Adventures in Cheesmaking

This all started out as a curiosity. Like most stuff we eat there is a rich history behind it. Centuries of experimentation. Cheese is just another example.

From the horse back tribes of the Asian Steppes to the Silk Road camel caravans to Romans Legions to European Monks to today, milk was a great source of nutrition but spoiled quickly and was heavy to transport.

The answer was cheese.

Thursday, August 25, 2011

Carbonzola - suggested recipe

For later reference - this great soft blue was a staple for us when we lived in Belgium - it on the must make list

Making Cambozola Cheese

 Cultures needed for a one or two gallon milk batch.
-Mesophilic Starter Culture (MM100-101 series or MA4000-4001 series or MA11-14-16 series) 1/3 tsp.
-Penicillum Candidum 1/16th tsp.
-Penicillium Roqueforti 1/32nd tsp.
-Rennet(dissolved in a little amount of cool water). Use amount per stated on rennet package. Use any type of rennet.
-Calcium Chloride/optional/use ¼ tsp.(1.25ml) in ¼ cup of cool water.
-Non-iodized course salt

Raw milk or 1 part heavy cream to 7 parts skim milk or non-homogenized whole milk.

Heat milk/cream to 85f (29.5c). Maintain this temperature throughout the process. Sprinkle the Penicillum Candidum and Mesophilic Starter Culture onto the warmed milk, allowing the dry cultures to thoroughly hydrolize. Then add the rennet and stir for a few minutes. Do not add the Penicillium Roqueforti  at this point.  It will be added later. Then gently stir the milk 2-4 minutes using top to bottom strokes. Allow the curd to set and test for clean break after about 60 minutes. After getting a clean, gently cut curds into ½ inch (1.5cm) cubes. Stir curds in the whey for 2-4 minutes. Drain off nearly 80% of the whey from the curds using either a colander or draining bag for 25-30 minutes. Now ladle the drained curds in your camembert moulds until they are half full using about 50% of the curds. Sprinkle a very small dusting of P. roqueforti mold powder (about 1/16 tsp.) on the top of the curds.  Ladle the rest of the curds into the half full Camembert moulds. Let the filled
 moulds drain for 16-24 hours at room temperature until you see no additional draining. Turn the moulds over during this draining period multiple times so they drain uniformly. Once your cheese are drained and firm enough, take them out of their moulds and place them onto a draining mat/platform for salting. Lightly sprinkle about 1 tsp. of course non-iodized salt on all sides of each cheese. After salting, the cheeses can be set aside to age. The temperature should be 50-54f (10-12c) in your aging room. Cover your aging container when the cheeses no longer look excessively moist, making sure there is no moisture touching your cheeses. Flip your cheeses daily using clean hands. The white mold should begin to appear within 3-6 days, maybe a bit longer if the temperature is colder. After you see a good covering of white mold bloom on the cheeses, use a clean knitting needle or clean thin Phillips Head screwdriver, poke about 10 holes through the top of each cheese. These holes
 will air and help in the development of blue veining. Continue to age at 40-50f. You may have to re-poke holes if additional white mold bloom covers the holes. About 10-14 days after the first poking, wrap you cheeses in White Mold Paper and continue to age until you like the flavor. When the center of the cheese is a bit soft to the touch it has completed aging.  You can cut one cheese in half to see how ripe it is. A longer aging period will result in a stronger blue flavor.
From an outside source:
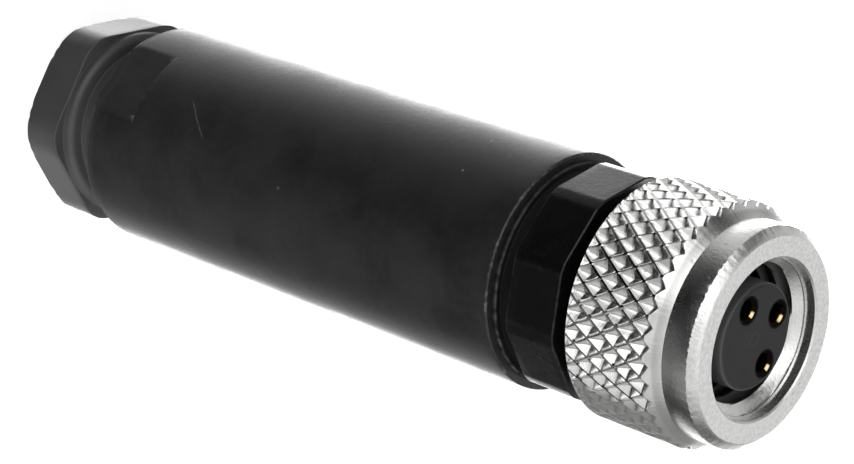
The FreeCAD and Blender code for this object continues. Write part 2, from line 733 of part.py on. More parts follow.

Note:  Sometimes due to the fact that the holes may cover up even after you poke them, there is another way to get the blue mold to grow inside the cheese.  After a couple of days of aging when the cheeses are quite firm, using clean fishing line or some kind of clean string, cut the cheese in half horizontally.  Using a fork, scratch up the inside center of both halves.  Then, sprinkle a very tiny amount of the blue mold powder onto one of the halves.  Place the two halves back together and set aside to age.  Since the blue mold needs to grow, the small amount of air now inside the cheese will allow it to blue inside.